As far as tw roms go.. My personal favorite is awesome sauce. I think 10.5 with the KGB fa16 for eh09 kernel was the best I got it to run.

I have been on aokp ics for quite sometime now, and am currently on Steve's glitched up build 34 and it is running perfectly

Sent from my AOKP'd Mes


----------



## droidstyle (Oct 22, 2011)

follow these steps for getting rid of the echo
flash the glitch kernel in recovery
then using terminal emulator type "su" hit enter
then type "callboost enable"

enter these numbers in order...(you must hit enter after each number)
3,3,1,3,19,10,29,18

this works for GB cm7 or ICS cm9 when using the glitch kernel.


----------



## bsdaddict (Apr 23, 2012)

thanks!


----------



## bsdaddict (Apr 23, 2012)

So... I decided to give AS a shot first. Been running 10.5 with the default kernel (I believe it's leankernel?) for a couple days now. Seems nice and stable, and pretty responsive. Only gripe is battery life, I'm getting ~12hrs on standby. Should I load the KGB kernel and see if it's better, or are there some tweaks I should make. I've read references to editing build.prop and/or setting up a CPU governer, but I'm not sure what's applicable to 10.5.Can't seem to find concise documentation for modcentral usage, either, so not sure if there's any tweaks I can/should make there...

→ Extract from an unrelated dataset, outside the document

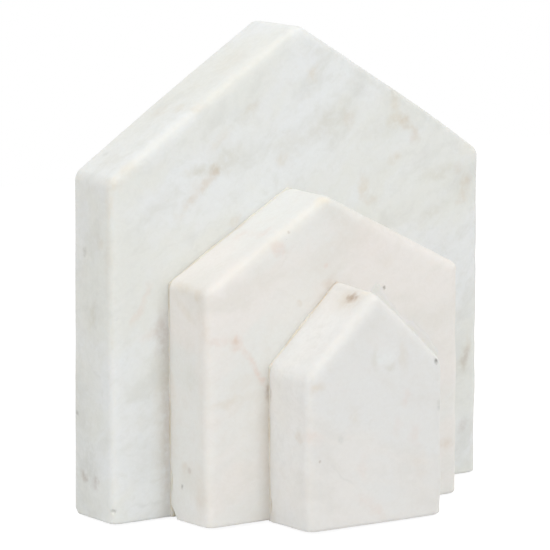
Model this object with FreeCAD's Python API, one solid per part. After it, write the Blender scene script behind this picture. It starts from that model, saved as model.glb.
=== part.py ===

At this point I've put so many hours into messing with my phone that it would be more economical to just buy a new one. Opportunity cost and all that... I may give that glitched aokp 34 a shot though, does it have decent bettery life or does it need a bunch of tweaking, too?


----------



## troyzero (Dec 14, 2011)

I ran awesome sauce for a while and loved it way more than stock, but it quickly fell to the wayside for cm7 with the glitch kernal. But the glitched AOKP builds blow those away for speed and battery life for me. I'm a heavy user though, but many say the stand by time is awesome on that from. They have milestone 5 out now, and once you get on the glitched AOKP build you really don't have to tweak anything, although there is so much to customize that you may find yourself playing with it a lot.
I say give it a try


----------



## hesh.monster (Aug 2, 2011)

troyzero said:


> I ran awesome sauce for a while and loved it way more than stock, but it quickly fell to the wayside for cm7 with the glitch kernal. But the glitched AOKP builds blow those away for speed and battery life for me. I'm a heavy user though, but many say the stand by time is awesome on that from. They have milestone 5 out now, and once you get on the glitched AOKP build you really don't have to tweak anything, although there is so much to customize that you may find yourself playing with it a lot.
> I say give it a try


+1 what he said. Also here is a screen shot of battery life with moderate to heavy use. AOKP M5 w/IcyGlitch kernel(included with the rom).


----------



## bsdaddict (Apr 23, 2012)

hesh.monster said:


> +1 what he said. Also here is a screen shot of battery life with moderate to heavy use. AOKP M5 w/IcyGlitch kernel(included with the rom).
> View attachment 23885


ho lee sheet! 2+ days?!? izzat w/ the the stock battery?


----------



## hesh.monster (Aug 2, 2011)

Crap sorry, I forget that I have the extended battery...I can still pull about 12-15 hours same use on the stock battery though. 
On a side note I actually like the extended from Samsung. It gives you something to hang on to and the extra up time is way worth it. Only down side is not being able to use a case but I don't use one or a screen protector and mine is 2 1/2 years old and is spotless...FWIW lol


----------